Altice não funciona nas áreas ardidas: “Se acha mal, eu também acho”, mas nada a fazer. Outra questão levada a debate pelo PCP foi o mau funcionamento da PT (Altice) nas áreas ardidas do interior do país, mas também essa questão Costa empurrou com a barriga, dizendo que era responsabilidade do regulador. “Que medidas o Governo vai tomar para repor as comunicações? Andamos sempre a encher a boca para falar sobre o combate à desertificação, mas depois na vida concreta nada se faz”, disse Jerónimo. Só que Costa não respondeu ao apelo: “O Governo não pode fazer mais do que procurar sensibilizar, a não ser nas questões em que é parte contratante, como é o caso das comunicações de emergência”. Mais: “Se acha mal, eu também acho mal, mas a quem compete fiscalizar o cumprimento dos contratos de concessão é à entidade reguladora”, insistiu.

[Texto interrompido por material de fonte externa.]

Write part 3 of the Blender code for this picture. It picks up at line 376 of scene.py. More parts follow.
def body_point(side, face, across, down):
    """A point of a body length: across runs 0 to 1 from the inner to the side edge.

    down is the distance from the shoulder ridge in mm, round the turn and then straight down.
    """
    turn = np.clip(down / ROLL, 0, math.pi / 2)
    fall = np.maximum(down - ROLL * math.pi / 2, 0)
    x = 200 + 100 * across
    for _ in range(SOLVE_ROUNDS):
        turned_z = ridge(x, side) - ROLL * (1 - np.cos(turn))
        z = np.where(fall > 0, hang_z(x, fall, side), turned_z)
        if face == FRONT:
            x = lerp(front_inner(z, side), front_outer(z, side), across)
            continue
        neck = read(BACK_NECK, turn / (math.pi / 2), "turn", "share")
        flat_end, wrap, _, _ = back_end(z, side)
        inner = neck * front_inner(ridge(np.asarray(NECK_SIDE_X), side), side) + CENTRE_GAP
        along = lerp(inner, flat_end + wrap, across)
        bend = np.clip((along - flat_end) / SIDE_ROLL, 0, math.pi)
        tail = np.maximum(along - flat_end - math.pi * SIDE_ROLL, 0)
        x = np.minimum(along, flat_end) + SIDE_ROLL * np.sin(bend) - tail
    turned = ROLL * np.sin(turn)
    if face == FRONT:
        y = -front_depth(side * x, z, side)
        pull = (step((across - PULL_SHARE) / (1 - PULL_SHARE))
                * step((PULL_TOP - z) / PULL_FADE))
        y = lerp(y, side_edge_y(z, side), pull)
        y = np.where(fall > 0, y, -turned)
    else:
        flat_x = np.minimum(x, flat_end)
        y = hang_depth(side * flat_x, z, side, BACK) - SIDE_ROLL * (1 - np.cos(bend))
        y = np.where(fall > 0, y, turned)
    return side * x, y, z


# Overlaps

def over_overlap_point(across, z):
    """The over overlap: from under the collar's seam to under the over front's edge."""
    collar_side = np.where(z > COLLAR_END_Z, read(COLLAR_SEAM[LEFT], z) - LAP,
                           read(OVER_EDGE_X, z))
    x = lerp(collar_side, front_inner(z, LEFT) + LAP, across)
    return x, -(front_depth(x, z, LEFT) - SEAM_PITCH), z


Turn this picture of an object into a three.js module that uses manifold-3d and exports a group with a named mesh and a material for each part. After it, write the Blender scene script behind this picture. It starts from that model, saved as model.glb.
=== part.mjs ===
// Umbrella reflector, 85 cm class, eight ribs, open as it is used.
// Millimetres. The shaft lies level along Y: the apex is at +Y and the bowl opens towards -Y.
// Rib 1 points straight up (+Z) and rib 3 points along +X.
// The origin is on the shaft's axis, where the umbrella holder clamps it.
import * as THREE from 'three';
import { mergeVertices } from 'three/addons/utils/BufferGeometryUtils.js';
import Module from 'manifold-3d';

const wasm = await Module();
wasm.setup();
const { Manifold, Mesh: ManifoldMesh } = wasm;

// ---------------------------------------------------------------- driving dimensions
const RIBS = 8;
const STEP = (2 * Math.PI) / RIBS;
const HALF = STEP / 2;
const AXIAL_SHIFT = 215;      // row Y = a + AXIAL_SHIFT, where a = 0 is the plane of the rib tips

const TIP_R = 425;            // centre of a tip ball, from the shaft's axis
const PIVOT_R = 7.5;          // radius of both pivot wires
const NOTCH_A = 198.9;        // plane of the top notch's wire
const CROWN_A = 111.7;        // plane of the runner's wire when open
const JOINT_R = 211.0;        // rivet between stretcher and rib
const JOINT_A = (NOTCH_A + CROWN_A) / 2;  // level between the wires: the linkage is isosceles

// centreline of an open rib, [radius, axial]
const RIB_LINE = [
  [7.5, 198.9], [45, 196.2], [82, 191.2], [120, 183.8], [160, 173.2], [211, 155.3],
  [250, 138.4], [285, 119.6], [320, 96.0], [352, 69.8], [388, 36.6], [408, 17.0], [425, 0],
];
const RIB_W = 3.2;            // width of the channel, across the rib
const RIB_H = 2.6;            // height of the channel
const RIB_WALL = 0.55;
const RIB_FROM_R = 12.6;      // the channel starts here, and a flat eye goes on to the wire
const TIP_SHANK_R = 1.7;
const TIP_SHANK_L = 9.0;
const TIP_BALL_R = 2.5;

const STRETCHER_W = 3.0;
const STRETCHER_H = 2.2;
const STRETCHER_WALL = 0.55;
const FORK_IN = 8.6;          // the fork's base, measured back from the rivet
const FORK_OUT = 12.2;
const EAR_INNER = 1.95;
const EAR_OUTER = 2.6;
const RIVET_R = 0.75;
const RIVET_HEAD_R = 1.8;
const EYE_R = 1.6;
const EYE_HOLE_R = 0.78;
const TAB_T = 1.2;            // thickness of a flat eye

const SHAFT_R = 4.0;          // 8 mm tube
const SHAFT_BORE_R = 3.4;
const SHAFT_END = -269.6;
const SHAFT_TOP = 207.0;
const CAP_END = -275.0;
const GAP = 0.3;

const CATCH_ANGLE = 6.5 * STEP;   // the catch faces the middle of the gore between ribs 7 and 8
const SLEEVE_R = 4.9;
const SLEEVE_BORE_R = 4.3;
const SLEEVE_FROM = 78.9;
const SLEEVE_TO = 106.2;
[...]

Poluição no Tejo. Costa promete mudar licenças, mas não diz quando

Licenças vão ser alteradas. Sobre as descargas de poluentes no Tejo, questão que foi levantada por Catarina Martins, por Heloísa Apolónia e já antes por Assunção Cristas, Costa comprometeu-se a alterar as licenças das descargas de celuloses e outras indústrias no Tejo porque não estão adaptadas ao caudal do Tejo. Ou seja, as empresas cumprem as licenças atuais, mas as licenças é que não estão adaptadas ao caudal do rio. Costa explicou que já começaram as dragagens nas albufeiras para tirar os sedimentos acumulados e que agora é preciso adequar as licenças de descargas aos caudais que temos. “Temos de diminuir os efluentes, mas feitas as análises e identificadas as causas, vamos agir para adequar as licenças. Quando? Não sei, mas estamos a atuar para que alterações possam ser feitas o mais rapidamente possível”, disse. Promessa feita.